No caso de Matos, é possível falar que sua preocupação com a tinta e a tela vem principalmente de uma impossibilidade de dar ao mundo suas dimensões apropriadas, algo que Duque também já apontava com as projeções cartográficas em Colección Privada. A projeção, e o cinema por extensão, é o espaço possível para o artista que, por sua vez, dedica seus empreendimentos a superá-lo; as cineastas apontam para o mundo que existe além de suas imagens. Matos evidencia ainda mais essa impossibilidade ao fazer um filme, Propiedades de una Esfera Paralela (2020), com dois quadros lado a lado, dois sistemas de imagens derivados do mesmo mundo. Com dois fluxos de imagem correndo lado a lado, por vezes vemos semelhanças, com um quadro referenciando o outro, e por outras também vemos dissociações, contrastes.

A segunda metade do programa fica por conta de dois filmes de Jorge-Suárez Quiñones Rivas, Twelve Seasonal Films (2020) e Meihōdō (2020). Estes filmes, ainda que também tomam as limitações materiais do celuloide como ponto de partida, já se diferenciam substancialmente dos filmes de Duque e Matos. As intervenções com tinta sobre superfícies imagéticas que vimos nos trabalhos anteriores de Duque e Matos não estão presentes no trabalho de Rivas. Nos dois filmes do diretor, o aspecto físico da mídia é determinante no que concerne aos rolos de filme, a limitação do quanto que o dispositivo da câmera consegue gravar. Seus filmes são editados através de mecanismos da sua própria câmera Super-8 e são gravados em uma velocidade de 18 frames por segundo.

O primeiro filme de Rivas no programa parece ser remanescente da tradição de filmes-diários. Twelve Seasonal Films é composto, como diz o título, de doze fragmentos gravados ao longo de um ano (essa antologia é também a obra mais longa do programa, com quarenta minutos de duração). Nesses pequenos filmes acompanhamos a trajetória do próprio diretor pelo interior da Espanha, por um trem em uma ferrovia russa e principalmente pelo Japão. Partilhamos da experiência do cineasta à medida que ele faz da câmera uma extensão de seu corpo móvel. O enfoque de Rivas sobre o ciclo das estações deixa evidente sua preocupação com a dimensão externa ao sujeito, à percepção de seu dispositivo. Ao invés de marcações de tinta jogando com um mundo que é apreensível apenas até um certo ponto, vemos um cineasta se afirmando dentro do registro fílmico através de seu próprio movimento dentro das paisagens vivas. Com suas limitações, paradoxalmente, Rivas se aproxima do mundo não só naquilo que ele tem de mais espontâneo, desordenado e incontrolável, mas também no que ele tem de previsível, constante e cíclico.
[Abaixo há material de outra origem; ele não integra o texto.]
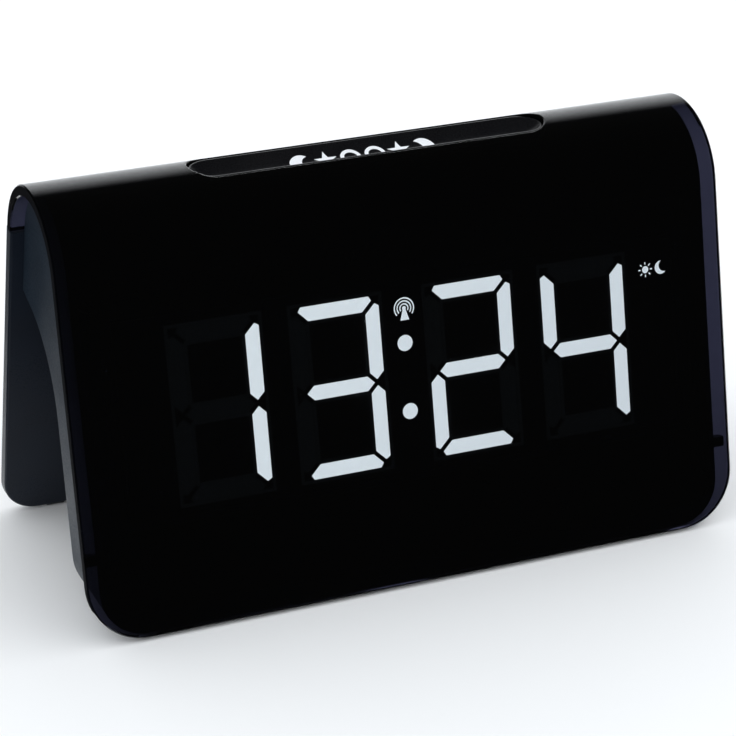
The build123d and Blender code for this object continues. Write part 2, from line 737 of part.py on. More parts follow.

Com isso, cada momento mundano e corriqueiro que vemos no filme é carregado de inquietação metafísica.

A proposta de Rivas Twelve Seasonal Films ganha uma nova inflexão em Meihōdō. Aqui, se mantém a atenção sobre os ciclos da natureza, mas agora os acontecimentos registrados por sua câmera abrangem o espaço de um dia. No filme, acompanhamos um ritual em um templo xintoísta, com o mesmo processo de edição dentro da câmera. Alguns dos momentos mais interessantes em Meihōdō fornecem os maiores exemplos da dicotomia entre o que é incidental e o que é controlado. O ritual xintoísta oferece ações já encenadas, coreografadas, que possuem um rigor próprio e estas, por sua vez, contrastam com um mundo mais flexível. Em um momento particularmente marcante, vemos no templo uma praticante executando os movimentos ritualizados de maneira séria e rígida, porém, logo em seguida ela desfaz sua postura solene e se permite abrir um sorriso.

Essa dicotomia do que o sujeito consegue imprimir e impor com aquilo que está fora de seus domínios diz respeito ao trabalho dos três cineastas. Vistos em conjunto, vemos que Duque, Matos e Rivas fazem de suas viagens uma redescoberta de suas dimensões internas. A descoberta do espaço de ação e percepção do artista se faz em função dos fenômenos que o cercam e vice-versa. O cinema enquanto espaço da subjetividade, ciente dessas formas, de suas potencialidades e de seus limites, coloca em questão os espaços de nossa experiência. As paisagens, os sujeitos e os objetos ganham contornos reconhecíveis por estatutos frágeis da imagem, porém com cada pincelada atestando o desejo do cineasta de se integrar à mística do mundo.